STATED TASK =
Of the material below, the lines to be retyped are those from the line containing "outlines = (stadium(*SLIDER_OUTLINE, 8), stadium(LOOP_RADIUS" through the line containing "if empty is", inclusive; reproduce them exactly.

DATA SECTION =
— BEGIN —
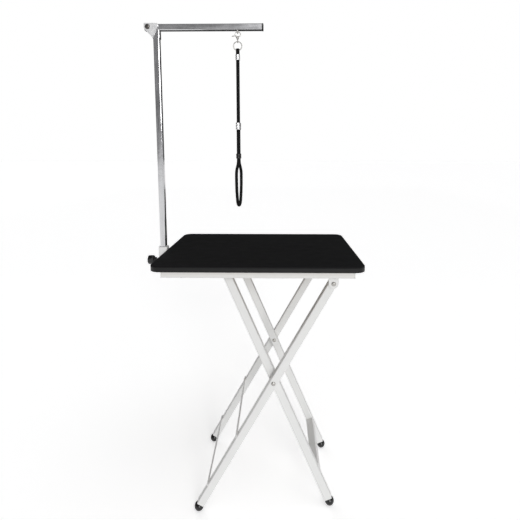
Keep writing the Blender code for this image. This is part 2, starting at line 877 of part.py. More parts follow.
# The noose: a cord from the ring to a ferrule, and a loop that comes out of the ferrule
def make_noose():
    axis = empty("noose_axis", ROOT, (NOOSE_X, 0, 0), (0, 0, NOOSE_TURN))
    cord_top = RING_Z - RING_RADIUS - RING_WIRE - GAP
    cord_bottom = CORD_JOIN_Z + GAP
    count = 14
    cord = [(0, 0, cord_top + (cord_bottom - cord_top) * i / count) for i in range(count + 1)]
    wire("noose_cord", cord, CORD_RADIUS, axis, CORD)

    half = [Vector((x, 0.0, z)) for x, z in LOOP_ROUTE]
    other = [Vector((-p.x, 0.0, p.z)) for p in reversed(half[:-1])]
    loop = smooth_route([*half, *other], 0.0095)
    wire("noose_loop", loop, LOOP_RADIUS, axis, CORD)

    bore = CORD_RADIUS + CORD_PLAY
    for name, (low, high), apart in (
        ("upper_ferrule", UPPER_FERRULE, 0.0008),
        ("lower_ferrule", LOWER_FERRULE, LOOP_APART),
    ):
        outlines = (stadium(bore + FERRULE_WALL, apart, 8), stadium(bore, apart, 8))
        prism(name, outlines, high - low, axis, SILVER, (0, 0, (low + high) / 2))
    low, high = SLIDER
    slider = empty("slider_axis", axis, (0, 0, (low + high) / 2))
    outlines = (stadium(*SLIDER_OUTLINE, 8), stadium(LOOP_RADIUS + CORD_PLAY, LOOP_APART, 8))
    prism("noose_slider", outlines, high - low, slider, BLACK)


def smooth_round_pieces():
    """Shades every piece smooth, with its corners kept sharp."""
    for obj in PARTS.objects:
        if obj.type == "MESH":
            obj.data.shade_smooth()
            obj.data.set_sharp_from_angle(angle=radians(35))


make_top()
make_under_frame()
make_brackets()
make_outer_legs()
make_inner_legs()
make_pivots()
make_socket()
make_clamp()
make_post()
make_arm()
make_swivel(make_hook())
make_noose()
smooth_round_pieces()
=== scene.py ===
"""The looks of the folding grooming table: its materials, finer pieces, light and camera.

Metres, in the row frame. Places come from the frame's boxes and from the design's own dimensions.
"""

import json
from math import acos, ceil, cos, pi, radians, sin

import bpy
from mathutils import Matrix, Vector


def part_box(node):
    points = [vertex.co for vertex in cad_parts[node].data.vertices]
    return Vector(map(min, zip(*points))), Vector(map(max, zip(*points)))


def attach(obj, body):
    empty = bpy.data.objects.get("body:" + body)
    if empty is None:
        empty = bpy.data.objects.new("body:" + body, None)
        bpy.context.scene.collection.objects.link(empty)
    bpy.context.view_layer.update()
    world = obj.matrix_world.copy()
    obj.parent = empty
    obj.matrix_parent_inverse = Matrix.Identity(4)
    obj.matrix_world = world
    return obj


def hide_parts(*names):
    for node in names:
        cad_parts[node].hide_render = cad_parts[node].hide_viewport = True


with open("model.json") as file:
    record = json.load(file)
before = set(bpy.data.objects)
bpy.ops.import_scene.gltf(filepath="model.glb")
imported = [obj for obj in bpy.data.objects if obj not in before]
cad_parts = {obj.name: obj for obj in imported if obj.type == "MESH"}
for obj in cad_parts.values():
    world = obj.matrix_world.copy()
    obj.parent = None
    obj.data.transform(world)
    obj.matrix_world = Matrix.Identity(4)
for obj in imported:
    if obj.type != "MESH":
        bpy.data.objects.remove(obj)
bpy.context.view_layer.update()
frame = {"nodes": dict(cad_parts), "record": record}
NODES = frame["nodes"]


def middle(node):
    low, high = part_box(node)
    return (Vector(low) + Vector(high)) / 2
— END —
PROBLEM SOLUTION =
    outlines = (stadium(*SLIDER_OUTLINE, 8), stadium(LOOP_RADIUS + CORD_PLAY, LOOP_APART, 8))
    prism("noose_slider", outlines, high - low, slider, BLACK)


def smooth_round_pieces():
    """Shades every piece smooth, with its corners kept sharp."""
    for obj in PARTS.objects:
        if obj.type == "MESH":
            obj.data.shade_smooth()
            obj.data.set_sharp_from_angle(angle=radians(35))


make_top()
make_under_frame()
make_brackets()
make_outer_legs()
make_inner_legs()
make_pivots()
make_socket()
make_clamp()
make_post()
make_arm()
make_swivel(make_hook())
make_noose()
smooth_round_pieces()
=== scene.py ===
"""The looks of the folding grooming table: its materials, finer pieces, light and camera.

Metres, in the row frame. Places come from the frame's boxes and from the design's own dimensions.
"""

import json
from math import acos, ceil, cos, pi, radians, sin

import bpy
from mathutils import Matrix, Vector


def part_box(node):
    points = [vertex.co for vertex in cad_parts[node].data.vertices]
    return Vector(map(min, zip(*points))), Vector(map(max, zip(*points)))


def attach(obj, body):
    empty = bpy.data.objects.get("body:" + body)
    if empty is None:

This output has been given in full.